Norma Winstone – Edge of Time (*)
(Dusk Fire DUSKCD108. CD Review by John L Walters)
To listen to Norma Winstone’s long-deleted debut album Edge of Time is to disappear down a sonic rabbit- hole. Your destination? The quixotic wonderland of British jazz of the late 1960s and early 70s. The oddly chosen stereo placement, the splashy drums, the extravagant musicianship, the youthful incoherence belong to a different space and time. The slightly dodgy album art, however, makes it look more like a lost psychedelic concept album.
Winstone’s White Rabbit (or Mad Hatter) is producer Peter Eden, who was responsible for a slew of impressive and memorable Brit-jazz albums of that time, notably a series of raw but energetic Westbrook albums, several projects built around saxophone giant John Surman, and Michael Gibbs’s eponymous 1970 debut masterpiece – possibly the best album of its era.
This fertile scene had its genesis in Ronnie Scott’s short-lived ‘Old Place’ in Gerrard Street, Soho, which for a brief time provided a low-rent incubator for the brightest and best new jazz talent, creating a creative vortex that maintained momentum for many years after its closure.

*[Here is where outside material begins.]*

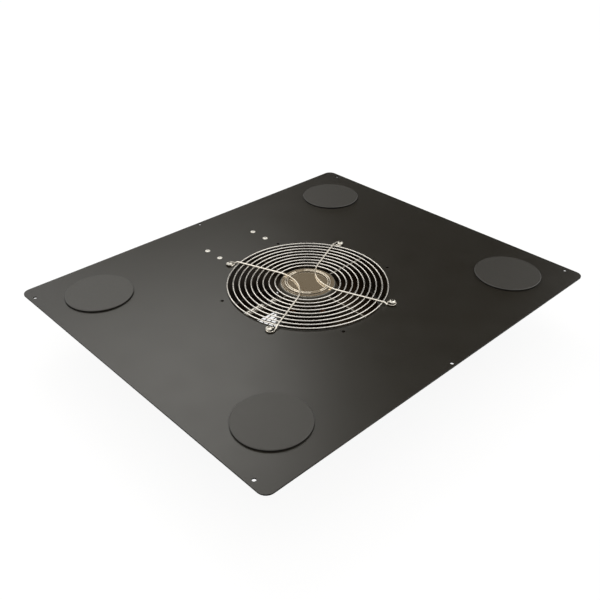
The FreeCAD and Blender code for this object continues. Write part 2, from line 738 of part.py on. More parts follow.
def support_wire(bisector):
    """One V-shaped support wire: two legs over the rings, each ending in an eye round its screw."""
    vertex_height = GUARD_RING_HEIGHT + RING_WIRE_RADIUS + SUPPORT_WIRE_RADIUS - GUARD_WELD_SINK
    vertex = polar(-SUPPORT_VERTEX, bisector, vertex_height)
    bend_a, landing_a, start_a, eye_a = support_half(bisector, 1.0, vertex)
    bend_b, landing_b, start_b, eye_b = support_half(bisector, -1.0, vertex)
    points = [start_a, landing_a, bend_a, vertex, bend_b, landing_b, start_b]
    radii = [LANDING_RADIUS, FOOT_BEND_RADIUS, SUPPORT_BEND_RADIUS, FOOT_BEND_RADIUS, LANDING_RADIUS]
    return [eye_a] + bent_run(points, radii) + [eye_b]


def finger_guard():
    """Concentric rings under two crossed-over V supports, as it lies on a face at height 0."""
    pieces = []
    for bisector in (SUPPORT_FIRST_BISECTOR, SUPPORT_FIRST_BISECTOR + 180.0):
        pieces.append(wire_solid(support_wire(bisector), SUPPORT_WIRE_RADIUS))
    for place in range(GUARD_RING_COUNT):
        radius = GUARD_RING_INNER + GUARD_RING_PITCH * place
        pieces.append(Part.makeTorus(radius, RING_WIRE_RADIUS, Vector(0, 0, GUARD_RING_HEIGHT)))
    for radius in GUARD_CENTRE_RINGS:
        pieces.append(Part.makeTorus(radius, RING_WIRE_RADIUS, Vector(0, 0, GUARD_CENTRE_RING_HEIGHT)))
    return pieces[0].multiFuse(pieces[1:])


def upper_guard(guard):
    """The guard on the panel."""
    placed = guard.copy()
    placed.translate(Vector(0, 0, PANEL_TOP))
    return placed


def lower_guard(guard):
    """The same guard under the fan's air inlet."""
    placed = guard.mirror(Vector(0, 0, 0), UP)
    placed.translate(Vector(0, 0, -FAN_DEPTH))
    return placed


def upper_guard_screws():
    """Screws down through the guard's eyes, the panel and the fan's flange."""
    seat = PANEL_TOP + 2 * SUPPORT_WIRE_RADIUS
    return Part.makeCompound([pan_head_screw(point, seat, seat + 11.0) for point in guard_screw_points()])


def upper_guard_nuts():
    """Nuts under the fan's upper flange."""
    low = -FLANGE_THICKNESS - NUT_HEIGHT
    return Part.makeCompound([guard_nut(point, low) for point in guard_screw_points()])


def lower_guard_screws():
    """Screws up through the lower guard's eyes and the fan's lower flange."""
    seat = -FAN_DEPTH - 2 * SUPPORT_WIRE_RADIUS
    length = 2 * SUPPORT_WIRE_RADIUS + 11.0
    screws = [pan_head_screw(point, seat, length, upward=False) for point in guard_screw_points()]
    return Part.makeCompound(screws)


def lower_guard_nuts():
    """Nuts on the fan's lower flange."""
    low = -FAN_DEPTH + FLANGE_THICKNESS
    return Part.makeCompound([guard_nut(point, low) for point in guard_screw_points()])


# ---------------------------------------------------------------- wiring box
def wiring_box():
    """The folded sheet box under the panel, open at the bottom, with entries for the leads and the cord."""
    half = BOX_LENGTH / 2
    outside = rounded_block(-half, half, BOX_FRONT_Y, BOX_BACK_Y, -BOX_DEPTH, 0, 3.0)
    inside = rounded_block(
        -half + BOX_SHEET,
        half - BOX_SHEET,
        BOX_FRONT_Y + BOX_SHEET,
        BOX_BACK_Y - BOX_SHEET,
        -BOX_DEPTH - 1,
        -BOX_SHEET,
        1.8,
    )
    rim_start = Vector(CORD_BUSHING_X, BOX_BACK_Y - 0.5, BOX_MIDDLE_Z)
    rim = Part.makeCylinder(BUSHING_STEM_RADIUS + 1.0, BOX_SHEET + 0.5, rim_start, Vector(0, -1, 0))
    body = outside.cut(inside).fuse(rim)
    holes = [round_bar(BOX_HOLE_RADIUS, -BOX_SHEET - 1, 1, point) for point in box_screw_points()]
    cord_start = Vector(CORD_BUSHING_X, BOX_BACK_Y + 1, BOX_MIDDLE_Z)
    holes.append(Part.makeCylinder(BUSHING_STEM_RADIUS, 4.0, cord_start, Vector(0, -1, 0)))
    lead_start = Vector(-half - 1, (BOX_FRONT_Y + BOX_BACK_Y) / 2, BOX_MIDDLE_Z)
    holes.append(Part.makeCylinder(BUSHING_STEM_RADIUS, 4.0, lead_start, Vector(1, 0, 0)))
    for x in (-half, half):
        inward = Vector(1, 0, 0) if x < 0 else Vector(-1, 0, 0)
        start = Vector(x, COVER_SCREW_Y, COVER_SCREW_Z)
        holes.append(Part.makeCylinder(BOX_HOLE_RADIUS, 3.0, start, inward))
    return body.cut(Part.makeCompound(holes)).removeSplitter()


def wiring_box_cover():
    """The folded cover that closes the box from below, with a lip over each end wall."""
    half = BOX_LENGTH / 2
    gap = 0.1
    lip = 12.0
    plate = rounded_block(
        -half - BOX_SHEET - gap,
        half + BOX_SHEET + gap,
        BOX_FRONT_Y,
        BOX_BACK_Y,
        -BOX_DEPTH - BOX_SHEET,
        -BOX_DEPTH,
        1.5,
    )
    pieces = [plate]
    for side in (-1.0, 1.0):
        near = side * (half + gap)
        far = side * (half + gap + BOX_SHEET)
        low_x, high_x = min(near, far), max(near, far)
        pieces.append(
            block(low_x, high_x, BOX_FRONT_Y + 2.0, BOX_BACK_Y - 2.0, -BOX_DEPTH - 0.6, -BOX_DEPTH + lip)
        )
    body = join(pieces)
    bore = Part.makeCylinder(
        BOX_HOLE_RADIUS, BOX_LENGTH + 20.0, Vector(-half - 10.0, COVER_SCREW_Y, COVER_SCREW_Z), Vector(1, 0, 0)
    )
    return body.cut(bore)


def small_screw(length):
    """A small button head screw that points down from height 0."""
    head = lathe([(0.0, 1.7), (1.8, 1.5), (2.9, 0.8), (3.2, 0.0), (0.0, 0.0)])
    slot = block(-1.5, 1.5, -0.3, 0.3, 0.9, 3.0)
    cross = slot.fuse(turned(slot, 90.0))
    return head.cut(cross).fuse(round_bar(1.6, -length, 0.4)).removeSplitter()


def wiring_box_screws():
    """The four small screws on the panel that hold the box."""
    screws = []
    for point in box_screw_points():
        screw = small_screw(PANEL_THICKNESS + 7.0)
        screw.translate(Vector(point.x, point.y, PANEL_TOP))
        screws.append(screw)
    return Part.makeCompound(screws)


def wiring_box_nuts():
    """The nuts of those screws inside the box."""
    nuts = []
    for point in box_screw_points():
        blank = hexagon(5.5, -BOX_SHEET - 2.4, -BOX_SHEET, point)
        nuts.append(blank.cut(round_bar(1.6 + RUNNING_CLEARANCE, -5.0, 0.0, point)))
    return Part.makeCompound(nuts)


def cover_screws():
    """The two screws through the cover's lips."""
    screws = []
    for side in (-1.0, 1.0):
        screw = small_screw(4.0)
        screw.rotate(Vector(0, 0, 0), Vector(0, 1, 0), 90.0 * side)
        seat = side * (BOX_LENGTH / 2 + 0.1 + BOX_SHEET)
        screw.translate(Vector(seat, COVER_SCREW_Y, COVER_SCREW_Z))
        screws.append(screw)
    return Part.makeCompound(screws)


def entry_bushing():
    """A snap bushing with its collar outside a wall at height 0 and its axis along +Z."""
    grip = BOX_SHEET
    length_in = 9.0
    return lathe([
        (CORD_BORE_RADIUS, 2.6),
        (BUSHING_COLLAR_RADIUS - 1.2, 2.6),
        (BUSHING_COLLAR_RADIUS, 1.2),
        (BUSHING_COLLAR_RADIUS, 0.0),
        (BUSHING_STEM_RADIUS, 0.0),
        (BUSHING_STEM_RADIUS, -grip - 0.3),
        (BUSHING_STEM_RADIUS - 0.1, -length_in),
        (CORD_BORE_RADIUS, -length_in),
    ])


def cord_bushing():
    """The supply cord's entry in the box's back wall."""
    bushing = entry_bushing()
    bushing.rotate(Vector(0, 0, 0), Vector(1, 0, 0), -90)
    bushing.translate(Vector(CORD_BUSHING_X, BOX_BACK_Y, BOX_MIDDLE_Z))
    return bushing


def fan_lead_bushing():
    """The fan leads' entry in the box's left end wall."""
    bushing = entry_bushing()
    bushing.rotate(Vector(0, 0, 0), Vector(0, 1, 0), -90)
    bushing.translate(Vector(-BOX_LENGTH / 2, (BOX_FRONT_Y + BOX_BACK_Y) / 2, BOX_MIDDLE_Z))
    return bushing


def run_capacitor():
    """The motor's run capacitor: a can with a rolled edge and two tab terminals."""
    tab_gap = 5.0
    can = lathe([
        (0.0, 0.0),
        (CAPACITOR_RADIUS - 1.0, 0.0),
        (CAPACITOR_RADIUS, 1.0),
        (CAPACITOR_RADIUS, CAPACITOR_LENGTH),
        (CAPACITOR_RADIUS - 1.0, CAPACITOR_LENGTH),
        (CAPACITOR_RADIUS - 1.5, CAPACITOR_LENGTH - 1.2),
        (0.0, CAPACITOR_LENGTH - 1.2),
    ])
    pieces = [can]
    for side in (-1.0, 1.0):
        low = side * tab_gap - 3.0
        pieces.append(block(low, low + 6.0, -0.4, 0.4, CAPACITOR_LENGTH - 2.0, CAPACITOR_LENGTH + 7.0))
    body = join(pieces)
    body.rotate(Vector(0, 0, 0), Vector(0, 1, 0), 90)
    body.translate(Vector(CAPACITOR_START_X, CAPACITOR_Y, CAPACITOR_Z))
    return body


def capacitor_clamp():
    """The strap that holds the capacitor to the box's top."""
    middle_x = CAPACITOR_START_X + CAPACITOR_LENGTH / 2
    half_width = 5.0
    sheet = 0.8
    fit = CAPACITOR_RADIUS + 0.05
    centre = Vector(middle_x - half_width, CAPACITOR_Y, CAPACITOR_Z)
    strap = Part.makeCylinder(fit + sheet, 2 * half_width, centre, Vector(1, 0, 0))
    side = fit + sheet
    legs = block(
        middle_x - half_width,
        middle_x + half_width,
        CAPACITOR_Y - side,
        CAPACITOR_Y + side,
        CAPACITOR_Z,
        -BOX_SHEET,
    )
    strap = strap.fuse(legs)
    strap = strap.cut(Part.makeCylinder(fit, 4 * half_width, centre - Vector(half_width, 0, 0), Vector(1, 0, 0)))
    room = block(
        middle_x - 2 * half_width,
        middle_x + 2 * half_width,
        CAPACITOR_Y - fit,
        CAPACITOR_Y + fit,
        CAPACITOR_Z,
        -BOX_SHEET + 1,
    )
    return strap.cut(room)


def terminal_block():
    """A three-way terminal strip on the box's top."""
    start_x = 18.0
    pitch = 9.0
    low_z = -BOX_SHEET - 14.0
    body = block(start_x, start_x + 3 * pitch, 160.0, 180.0, low_z, -BOX_SHEET)
    cuts = []
    for place in range(3):
        centre = Vector(start_x + pitch * (place + 0.5), 0, 0)
        for y in (165.0, 175.0):
            cuts.append(round_bar(2.6, low_z - 1, low_z + 5.0, Vector(centre.x, y, 0)))
    for place in (1, 2):
        x = start_x + pitch * place
        cuts.append(block(x - 0.6, x + 0.6, 159.0, 181.0, low_z - 1, low_z + 3.0))
    return body.cut(Part.makeCompound(cuts))


def earth_stud():
    """The earth stud on the box's top, with its nut."""
    point = Vector(8.0, 187.0, 0)
    stud = round_bar(2.0, -14.0, -BOX_SHEET, point)
    nut = hexagon(7.0, -6.0, -BOX_SHEET, point)
    return stud.fuse(nut).removeSplitter()


# ---------------------------------------------------------------- assembly
def all_nodes():
    """Every sub-part by its node's name."""
    guard = finger_guard()
    nodes = {
        "top_panel": top_panel(),
        "fan_housing": fan_housing(),
        "motor_cap": motor_cap(),
        "stator_core": stator_core(),
        "stator_windings": stator_windings(),
        "upper_bearing": sealed_bearing(UPPER_BEARING_TOP),
        "lower_bearing": sealed_bearing(LOWER_BEARING_TOP),
        "rotor_shaft": rotor_shaft(),
        "shaft_clip": shaft_clip(),
        "preload_washer": preload_washer(),
        "rotor_shell": rotor_shell(),
        "rotor_cage": rotor_cage(),
        "impeller": impeller(),
        "motor_leads": motor_leads(),
        "lead_bushing": lead_bushing(),
        "upper_guard": upper_guard(guard),
        "lower_guard": lower_guard(guard),
        "upper_guard_screws": upper_guard_screws(),
        "upper_guard_nuts": upper_guard_nuts(),
        "lower_guard_screws": lower_guard_screws(),
        "lower_guard_nuts": lower_guard_nuts(),
        "wiring_box": wiring_box(),
        "wiring_box_cover": wiring_box_cover(),
        "wiring_box_screws": wiring_box_screws(),
        "wiring_box_nuts": wiring_box_nuts(),
        "cover_screws": cover_screws(),
        "cord_bushing": cord_bushing(),
        "fan_lead_bushing": fan_lead_bushing(),
        "run_capacitor": run_capacitor(),
        "capacitor_clamp": capacitor_clamp(),
        "terminal_block": terminal_block(),
        "earth_stud": earth_stud(),
    }
    for place, point in cable_hole_points().items():
        nodes["cable_hole_plug_" + place] = cable_hole_plug(point)
    return nodes


os.makedirs("parts", exist_ok=True)
for name, shape in all_nodes().items():
    shape.exportStep(os.path.join("parts", name + ".step"))
    print(name, len(shape.Solids), round(shape.Volume), shape.isValid())
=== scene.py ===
"""Looks of the rack top fan panel: finishes, screw threads and flanges, floor, light and camera.

Metres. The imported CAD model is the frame, and everything here is placed from it.
"""
import bpy
import json
import math
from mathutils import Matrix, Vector


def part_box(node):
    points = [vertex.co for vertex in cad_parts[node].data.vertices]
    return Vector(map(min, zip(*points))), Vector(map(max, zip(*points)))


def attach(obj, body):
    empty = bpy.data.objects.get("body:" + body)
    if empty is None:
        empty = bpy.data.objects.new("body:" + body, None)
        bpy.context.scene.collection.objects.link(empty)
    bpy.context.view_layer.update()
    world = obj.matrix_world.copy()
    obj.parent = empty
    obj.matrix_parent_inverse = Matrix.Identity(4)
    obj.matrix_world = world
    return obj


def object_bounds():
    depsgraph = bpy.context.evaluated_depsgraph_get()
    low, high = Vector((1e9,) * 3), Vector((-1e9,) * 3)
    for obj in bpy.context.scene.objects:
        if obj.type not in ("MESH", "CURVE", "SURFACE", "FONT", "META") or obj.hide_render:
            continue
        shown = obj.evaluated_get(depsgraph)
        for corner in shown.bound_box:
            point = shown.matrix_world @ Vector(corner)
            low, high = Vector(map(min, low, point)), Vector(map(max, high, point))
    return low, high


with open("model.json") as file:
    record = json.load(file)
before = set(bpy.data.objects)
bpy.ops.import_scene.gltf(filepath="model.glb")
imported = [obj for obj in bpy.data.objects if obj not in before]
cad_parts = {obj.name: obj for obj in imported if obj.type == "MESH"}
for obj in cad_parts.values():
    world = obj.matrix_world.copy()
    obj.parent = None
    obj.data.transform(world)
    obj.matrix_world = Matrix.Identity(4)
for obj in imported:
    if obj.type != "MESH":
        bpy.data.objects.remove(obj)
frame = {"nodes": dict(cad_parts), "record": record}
cad_low, cad_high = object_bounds()

# ---------------------------------------------------------------- named values
MILLIMETRE = 0.001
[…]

The Old Place put a spring in the heels of Graham Collier Music, the Westbrook band and many more adventurous London musicians. The ripples spread far and wide, to musicians and listeners who were too young or too remote from Soho. Before long we had Nucleus, Lifetime, Soft Machine, the Brotherhood of Breath, Keith Tippett, John McLaughlin and Dave Holland (and their influence on electric Miles) and the early stirrings of an independent mode of European jazz that would find expression via the ECM label.
Edge of Time represents the flowering of that scene better than many more ‘focused’ albums of the late 1960s / early 70s, because Winstone, writing most of the lyrics, worked with several composer-arranger-collaborators: Surman, John Taylor, John Warren and Neil Ardley. The tracks are played by a freewheeling ensemble that could go in many directions, sometimes all at the same time.
Winstone’s vocals mutate from cut-glass articulation of her own lyrics, such as the rather stern admonition to Enjoy This Day to slightly bonkers ululations that soar high above the ensemble freakouts.
There are some intriguing tunes in the collection, not least Ardley’s arrangement of Mike Taylor’s Song of Love and the subtle Songs for a Child by Winstone and John Taylor. The title track, with its rippling repeated phrases for vibes and electric piano, parallels the contemporaneous interest in deliberately repetitive systems music that also informed Ardley’s Kaleidoscope of Rainbows, Mike Oldfield’s Tubular Bells and Surman’s later adventures with electronic accompaniment.
The stand-out track is John Warren’s Perkins’ Landing, with lyrics by Winstone, which is perhaps best described as a jazz orchestral tone poem. This is a deliciously multi-textured composition that extracts an extra level of rich invention from a talented band that includes trombonist Malcolm Griffiths and the mighty Chris Laurence on bass, together with ensemble writing that echoes Gil Evans, Gibbs and Ardley at their best. Winstone’s unforced, wordless improvisation floats dreamily over Warren’s arrangement, spacious and relaxed. The rabbit hole leads eventually to the sublime.
In her sleeve-notes, Winstone expresses some misgivings about the re-release, writing that her singing is ‘now closer to the way I wanted to sound’. And it’s true that there are better Winstone performances on disc, better recorded. But Edge of Time represents what she calls ‘a vital time for jazz’. If nothing else, the magnificent Perkins’ Landing’retains its power as an almost magical coming-together of composition, arrangement, vocal performance and loose-limbed improvisation.
Complete personnel – Norma Winstone: Voice; Henry Lowther, Kenny Wheeler: Trumpets; Alan Skidmore, Mike Osborne, Art Themen: Saxophones; Gary Boyle: Guitar; John Taylor: Piano; Chris Pyne, Malcolm Griffiths, Paul Rutherford: Trombones; Chris Laurence: Bass; Tony Levin: Drums; Frank Ricotti: Vibraphone. Recorded 1972.
(*) This review is from a backlog of unreviewed CDs. LondonJazz News has recently moved to a new system of CD review commissioning, co-ordinated by Catherine Ford.